The Dark Side of Being an Influencer: 3 Ways Influencing Weighs on Your Mental Health

A former “influencer” with almost 10k followers shares 3 reasons she quit being an influencer and the hard side of the influencer industry.

Me and Watson in his K9 Sport Sack

It’s so easy to be filled with envy when you look at an influencer’s feed. They always seem to be jet setting, laughing with friends, eating at the best & boujiest new restaurant — all paid for by brands. It seems absolutely lovely to wake up whenever you want, doll yourself up & go to the most fabulous spots in town, right? Admittedly this was my perspective when I started an account for my dog, Watson & Walls, in late 2016.

At first it was invigorating. 100 followers in only a few days? 100s of likes on every post in the first hour? Your serotonin naturally goes through the roof to get this kind of “engagement.” But as time passes and you gain followers, your engagement dips. Then Instagram pushes an algorithm update and your engagement majorly dips. And then you spend hours a day scrolling endlessly trying to get it back.

I will admit that there were some seriously fun times wall hunting, I met some wonderful people through the platform and who doesn’t love free stuff?
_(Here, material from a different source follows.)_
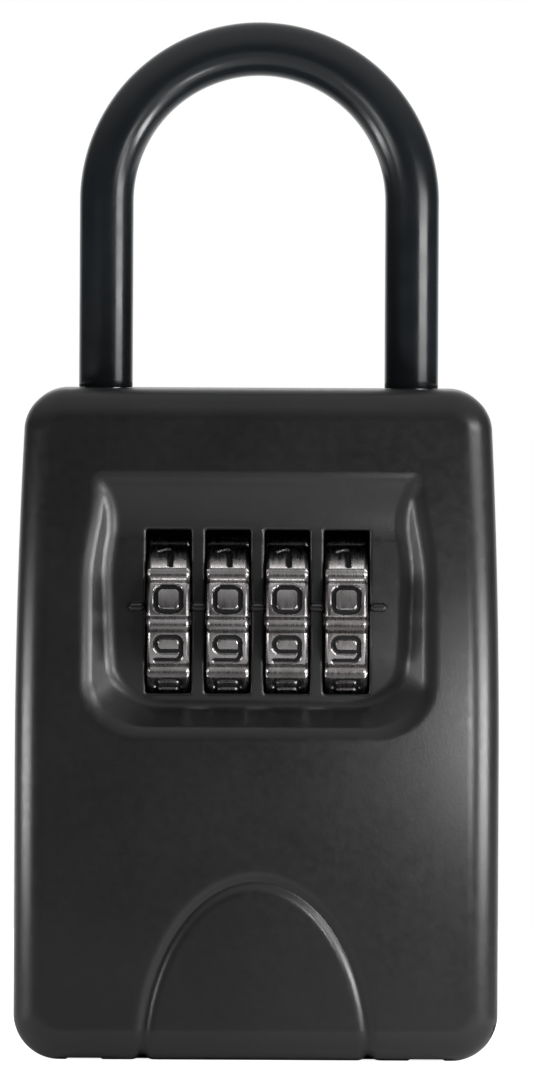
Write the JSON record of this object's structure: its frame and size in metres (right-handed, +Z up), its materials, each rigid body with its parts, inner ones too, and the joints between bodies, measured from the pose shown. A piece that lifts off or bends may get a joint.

None of that outweighed the significant downsides, though.

Here are three main reasons I’m backing off this year:

  1. The opportunity cost: I felt like I gave up enhancing my brain for scrolling through a feed.
  2. Isolation from your IRL friends: Unless all of your friends are influencers, you become “that friend” always needing to stop to take photos first.
  3. It’s unsustainable: the platform is ever-changing and counterintuitive to your goals.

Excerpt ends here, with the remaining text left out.